YOUR GOAL:
Reproduce this listing in full.

DATA PROVIDED:
****************************************

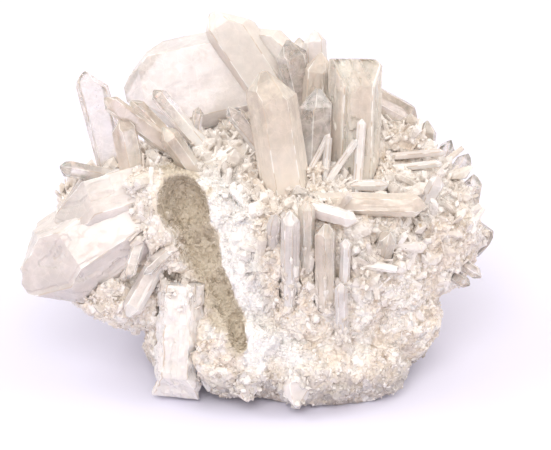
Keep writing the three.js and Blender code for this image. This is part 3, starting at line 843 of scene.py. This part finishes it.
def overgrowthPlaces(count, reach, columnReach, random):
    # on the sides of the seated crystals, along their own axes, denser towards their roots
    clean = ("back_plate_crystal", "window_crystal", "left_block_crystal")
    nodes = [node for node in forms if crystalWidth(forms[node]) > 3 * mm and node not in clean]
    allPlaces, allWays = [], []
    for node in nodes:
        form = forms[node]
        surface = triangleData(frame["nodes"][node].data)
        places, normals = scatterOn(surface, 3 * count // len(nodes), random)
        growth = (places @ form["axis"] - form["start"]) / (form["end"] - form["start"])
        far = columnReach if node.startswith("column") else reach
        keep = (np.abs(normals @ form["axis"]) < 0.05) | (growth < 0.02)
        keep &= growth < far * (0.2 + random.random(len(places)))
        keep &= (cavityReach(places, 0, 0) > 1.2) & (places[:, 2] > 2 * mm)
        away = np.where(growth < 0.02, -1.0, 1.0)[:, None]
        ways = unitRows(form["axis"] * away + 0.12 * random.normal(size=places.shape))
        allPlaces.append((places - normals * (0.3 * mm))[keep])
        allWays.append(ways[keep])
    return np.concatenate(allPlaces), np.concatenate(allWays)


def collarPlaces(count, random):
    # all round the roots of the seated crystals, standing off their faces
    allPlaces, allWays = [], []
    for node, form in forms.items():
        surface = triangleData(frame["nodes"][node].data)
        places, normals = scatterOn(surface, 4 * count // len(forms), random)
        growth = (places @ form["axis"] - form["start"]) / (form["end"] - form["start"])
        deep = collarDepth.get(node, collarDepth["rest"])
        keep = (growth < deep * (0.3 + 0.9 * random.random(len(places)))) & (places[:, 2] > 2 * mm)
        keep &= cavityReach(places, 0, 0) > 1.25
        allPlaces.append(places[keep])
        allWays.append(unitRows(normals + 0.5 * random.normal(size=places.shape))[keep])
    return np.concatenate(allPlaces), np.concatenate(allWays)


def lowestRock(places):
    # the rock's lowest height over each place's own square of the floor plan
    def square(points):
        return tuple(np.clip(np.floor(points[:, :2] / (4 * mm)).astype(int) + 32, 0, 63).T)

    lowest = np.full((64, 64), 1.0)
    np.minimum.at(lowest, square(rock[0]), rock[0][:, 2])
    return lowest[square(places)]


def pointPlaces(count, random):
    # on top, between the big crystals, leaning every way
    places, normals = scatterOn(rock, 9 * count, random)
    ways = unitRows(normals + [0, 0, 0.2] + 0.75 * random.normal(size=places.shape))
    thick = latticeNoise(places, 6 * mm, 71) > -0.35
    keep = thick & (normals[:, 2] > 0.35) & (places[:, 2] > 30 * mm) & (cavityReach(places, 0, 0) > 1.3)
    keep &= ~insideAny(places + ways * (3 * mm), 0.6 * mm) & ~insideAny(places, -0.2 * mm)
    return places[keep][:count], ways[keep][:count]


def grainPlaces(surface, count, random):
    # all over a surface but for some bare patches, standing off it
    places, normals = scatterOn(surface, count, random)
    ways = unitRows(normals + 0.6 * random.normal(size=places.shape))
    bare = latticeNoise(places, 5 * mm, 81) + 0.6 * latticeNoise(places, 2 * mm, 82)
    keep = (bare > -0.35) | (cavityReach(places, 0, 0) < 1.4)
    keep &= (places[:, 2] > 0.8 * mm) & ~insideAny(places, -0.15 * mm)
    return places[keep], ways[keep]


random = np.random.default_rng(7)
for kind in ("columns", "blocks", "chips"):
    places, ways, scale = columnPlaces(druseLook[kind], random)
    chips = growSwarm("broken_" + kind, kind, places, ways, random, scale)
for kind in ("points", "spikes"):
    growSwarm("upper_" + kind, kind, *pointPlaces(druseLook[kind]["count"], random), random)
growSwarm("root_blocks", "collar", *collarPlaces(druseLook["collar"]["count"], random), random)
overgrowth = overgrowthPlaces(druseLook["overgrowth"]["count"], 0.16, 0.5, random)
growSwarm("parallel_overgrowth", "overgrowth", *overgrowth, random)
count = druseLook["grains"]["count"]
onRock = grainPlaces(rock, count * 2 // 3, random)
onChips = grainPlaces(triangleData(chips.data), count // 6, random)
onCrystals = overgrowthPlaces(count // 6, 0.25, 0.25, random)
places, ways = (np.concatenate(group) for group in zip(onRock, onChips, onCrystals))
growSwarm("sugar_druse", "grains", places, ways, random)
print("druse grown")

****************************************

IN RESPONSE:
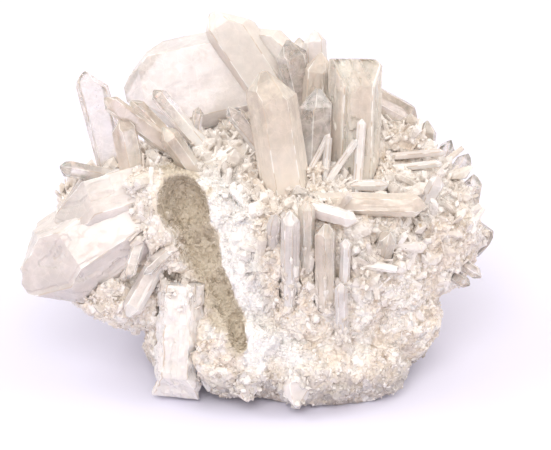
Keep writing the three.js and Blender code for this image. This is part 3, starting at line 843 of scene.py. This part finishes it.
def overgrowthPlaces(count, reach, columnReach, random):
    # on the sides of the seated crystals, along their own axes, denser towards their roots
    clean = ("back_plate_crystal", "window_crystal", "left_block_crystal")
    nodes = [node for node in forms if crystalWidth(forms[node]) > 3 * mm and node not in clean]
    allPlaces, allWays = [], []
    for node in nodes:
        form = forms[node]
        surface = triangleData(frame["nodes"][node].data)
        places, normals = scatterOn(surface, 3 * count // len(nodes), random)
        growth = (places @ form["axis"] - form["start"]) / (form["end"] - form["start"])
        far = columnReach if node.startswith("column") else reach
        keep = (np.abs(normals @ form["axis"]) < 0.05) | (growth < 0.02)
        keep &= growth < far * (0.2 + random.random(len(places)))
        keep &= (cavityReach(places, 0, 0) > 1.2) & (places[:, 2] > 2 * mm)
        away = np.where(growth < 0.02, -1.0, 1.0)[:, None]
        ways = unitRows(form["axis"] * away + 0.12 * random.normal(size=places.shape))
        allPlaces.append((places - normals * (0.3 * mm))[keep])
        allWays.append(ways[keep])
    return np.concatenate(allPlaces), np.concatenate(allWays)


def collarPlaces(count, random):
    # all round the roots of the seated crystals, standing off their faces
    allPlaces, allWays = [], []
    for node, form in forms.items():
        surface = triangleData(frame["nodes"][node].data)
        places, normals = scatterOn(surface, 4 * count // len(forms), random)
        growth = (places @ form["axis"] - form["start"]) / (form["end"] - form["start"])
        deep = collarDepth.get(node, collarDepth["rest"])
        keep = (growth < deep * (0.3 + 0.9 * random.random(len(places)))) & (places[:, 2] > 2 * mm)
        keep &= cavityReach(places, 0, 0) > 1.25
        allPlaces.append(places[keep])
        allWays.append(unitRows(normals + 0.5 * random.normal(size=places.shape))[keep])
    return np.concatenate(allPlaces), np.concatenate(allWays)


def lowestRock(places):
    # the rock's lowest height over each place's own square of the floor plan
    def square(points):
        return tuple(np.clip(np.floor(points[:, :2] / (4 * mm)).astype(int) + 32, 0, 63).T)

    lowest = np.full((64, 64), 1.0)
    np.minimum.at(lowest, square(rock[0]), rock[0][:, 2])
    return lowest[square(places)]


def pointPlaces(count, random):
    # on top, between the big crystals, leaning every way
    places, normals = scatterOn(rock, 9 * count, random)
    ways = unitRows(normals + [0, 0, 0.2] + 0.75 * random.normal(size=places.shape))
    thick = latticeNoise(places, 6 * mm, 71) > -0.35
    keep = thick & (normals[:, 2] > 0.35) & (places[:, 2] > 30 * mm) & (cavityReach(places, 0, 0) > 1.3)
    keep &= ~insideAny(places + ways * (3 * mm), 0.6 * mm) & ~insideAny(places, -0.2 * mm)
    return places[keep][:count], ways[keep][:count]


def grainPlaces(surface, count, random):
    # all over a surface but for some bare patches, standing off it
    places, normals = scatterOn(surface, count, random)
    ways = unitRows(normals + 0.6 * random.normal(size=places.shape))
    bare = latticeNoise(places, 5 * mm, 81) + 0.6 * latticeNoise(places, 2 * mm, 82)
    keep = (bare > -0.35) | (cavityReach(places, 0, 0) < 1.4)
    keep &= (places[:, 2] > 0.8 * mm) & ~insideAny(places, -0.15 * mm)
    return places[keep], ways[keep]


random = np.random.default_rng(7)
for kind in ("columns", "blocks", "chips"):
    places, ways, scale = columnPlaces(druseLook[kind], random)
    chips = growSwarm("broken_" + kind, kind, places, ways, random, scale)
for kind in ("points", "spikes"):
    growSwarm("upper_" + kind, kind, *pointPlaces(druseLook[kind]["count"], random), random)
growSwarm("root_blocks", "collar", *collarPlaces(druseLook["collar"]["count"], random), random)
overgrowth = overgrowthPlaces(druseLook["overgrowth"]["count"], 0.16, 0.5, random)
growSwarm("parallel_overgrowth", "overgrowth", *overgrowth, random)
count = druseLook["grains"]["count"]
onRock = grainPlaces(rock, count * 2 // 3, random)
onChips = grainPlaces(triangleData(chips.data), count // 6, random)
onCrystals = overgrowthPlaces(count // 6, 0.25, 0.25, random)
places, ways = (np.concatenate(group) for group in zip(onRock, onChips, onCrystals))
growSwarm("sugar_druse", "grains", places, ways, random)
print("druse grown")